The Office for National Statistics today revealed that there are 2.73 million tax-registered businesses in the UK, as of March 2023. That is down by 1.5% from the same time in 2022.
It is the first decline in over a decade, with the number of businesses edging up even during the pandemic.
The most significant falls were among sole traders and partnerships, suggesting small business has been especially hard hit.
In terms of sectors, transport and storage, IT and communication and professional, scientific and technical businesses were among those seeing the sharpest declines.
The decline in the number of businesses in London was slightly sharper than the national average, at 1.9%.
The ONS noted that the number of businesses used to correlate with GDP, but this relationship had appeared to be weaker in recent years, which may be partly due to the pandemic.

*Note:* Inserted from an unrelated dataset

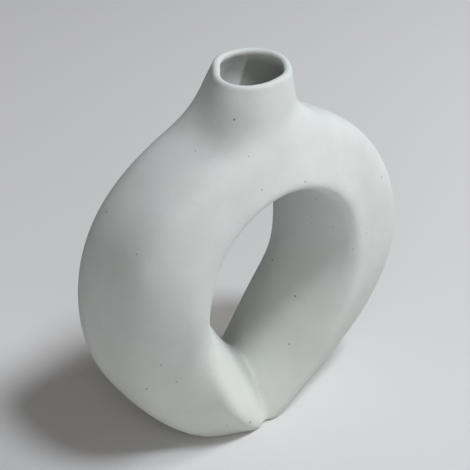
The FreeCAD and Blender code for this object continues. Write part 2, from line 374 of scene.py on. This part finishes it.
def matte_stoneware():
    """Unglazed stoneware: pale grey-green, faintly mottled, with sparse dark specks, painted shade
    inside the mouth and painted warm bounce light at the foot.
    """
    material = bpy.data.materials.new("matte stoneware")
    material.use_nodes = True
    tree = material.node_tree
    tree.nodes.clear()
    place = add_node(tree, "ShaderNodeTexCoord", {}).outputs["Object"]
    # Painted warm bounce light from the table at the foot, then painted shade inside the mouth
    colour = paint_shade_inside(tree, place, paint_table_bounce(tree, place, mottled(tree, place)))
    colour = specked(
        tree, place, colour, cells_per_metre=95, size=0.08, bare_share=0.72, speck_colour=DARK_SPECK)
    colour = specked(
        tree, place, colour, cells_per_metre=170, size=0.11, bare_share=0.82, speck_colour=GREY_SPECK)
    grain = add_node(tree, "ShaderNodeTexNoise", {"Vector": place, "Scale": 900, "Detail": 3})
    roughened = add_node(tree, "ShaderNodeBump", {
        "Height": grain.outputs["Fac"], "Strength": 0.25, "Distance": 0.0003})
    surface = add_node(tree, "ShaderNodeBsdfPrincipled", {
        "Base Color": colour, "Roughness": 0.78, "Specular IOR Level": 0.3,
        "Normal": roughened.outputs[0]})
    add_node(tree, "ShaderNodeOutputMaterial", {"Surface": surface.outputs[0]})
    return material


def table():
    """A pale round table top under the vase."""
    top = bmesh.new()
    bmesh.ops.create_circle(top, cap_ends=True, segments=128, radius=TABLE_RADIUS)
    mesh = bpy.data.meshes.new("floor")
    top.to_mesh(mesh)
    top.free()
    material = bpy.data.materials.new("pale table")
    material.use_nodes = True
    surface = material.node_tree.nodes["Principled BSDF"]
    surface.inputs["Base Color"].default_value = linear(TABLE_TOP)
    surface.inputs["Roughness"].default_value = 0.9
    mesh.materials.append(material)
    new_piece("floor", mesh)


def lamp(name, azimuth, elevation, width, power, colour):
    """A round soft lamp that faces the vase: its angles in degrees and its power in watts."""
    light = bpy.data.lights.new(name, "AREA")
    light.shape = "DISK"
    light.size = width
    light.energy = power
    light.color = colour
    piece = new_piece(name, light)
    away = direction(azimuth, elevation)
    piece.location = LAMP_AIM + away * LAMP_DISTANCE
    piece.rotation_mode = "QUATERNION"
    piece.rotation_quaternion = (-away).to_track_quat("-Z", "Y")


def room():
    """Faint warm light from all round, in front of a pale backdrop."""
    world = bpy.data.worlds.new("room")
    world.use_nodes = True
    tree = world.node_tree
    tree.nodes.clear()
    room_light = add_node(tree, "ShaderNodeBackground", {"Color": (1, 0.96, 0.91, 1), "Strength": 0.12})
    backdrop = add_node(tree, "ShaderNodeBackground", {"Color": linear(BACKDROP)})
    seen = add_node(tree, "ShaderNodeLightPath", {}).outputs["Is Camera Ray"]
    either = add_node(tree, "ShaderNodeMixShader", {
        0: seen, 1: room_light.outputs[0], 2: backdrop.outputs[0]})
    add_node(tree, "ShaderNodeOutputWorld", {"Surface": either.outputs[0]})
    bpy.context.scene.world = world


def studio():
    """A soft key light from above, a side light and a large fill, round a pale table."""
    table()
    lamp("key from above", azimuth=36, elevation=67, width=0.5, power=25.5, colour=(0.92, 0.96, 1))
    lamp("side light", azimuth=77, elevation=37, width=0.6, power=19.5, colour=(1, 0.99, 0.96))
    lamp("fill", azimuth=-30, elevation=30, width=1.6, power=10, colour=(1, 0.96, 0.91))
    room()


def camera():
    """Looks down on the vase from the front left."""
    lens = bpy.data.cameras.new("camera")
    lens.sensor_width = SENSOR_WIDTH
    lens.lens = SENSOR_WIDTH * PICTURE_FOCUS / PICTURE_SIDE
    lens.shift_x = (PICTURE_SIDE / 2 - LENS_AXIS_ACROSS) / PICTURE_SIDE
    lens.shift_y = (LENS_AXIS_DOWN - PICTURE_SIDE / 2) / PICTURE_SIDE
    lens.clip_start, lens.clip_end = 0.01, 20
    back = direction(CAMERA_AZIMUTH, CAMERA_ELEVATION)
    level = direction(CAMERA_AZIMUTH + 90, 0)
    over = back.cross(level)
    roll = math.radians(CAMERA_ROLL)
    right = level * math.cos(roll) + over * math.sin(roll)
    up = over * math.cos(roll) - level * math.sin(roll)
    turn = Matrix((right, up, back)).transposed()
    piece = new_piece("camera", lens)
    piece.matrix_world = (
        Matrix.Translation(CAMERA_AIM + back * CAMERA_DISTANCE) @ turn.to_4x4())
    bpy.context.scene.camera = piece


clay_skin = luted_body()
sponge(clay_skin)
stoneware = matte_stoneware()
cut_into_parts(clay_skin, stoneware)
for cad_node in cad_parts.values():
    for slot in cad_node.material_slots:
        slot.material = stoneware
studio()
camera()
bpy.context.scene.view_settings.view_transform = "Standard"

While the official data only goes up to March, insolvency statistics suggest the number of businesses might have continued to decline further through 2023.
In the second quarter of the year, the number of insolvencies in England and Wales reached the highest level since 2009.
At the time that data was released, David Kelly, head of insolvency at PwC, said: “High inflation and the increasing cost base for firms is resulting in the erosion of both liquidity and shareholder value, thus reducing confidence in the ability to hit future forecasts. Coupled with rising interest rates, it is making for a very challenging environment for business.
“Like homeowners coming off fixed mortgage rates, many businesses have yet to refinance their debt, meaning the full impact of higher interest rates may yet to be felt.”
Among the high-profile businesses to go bust this year are Wilko, Paperchase and Hunter Boot.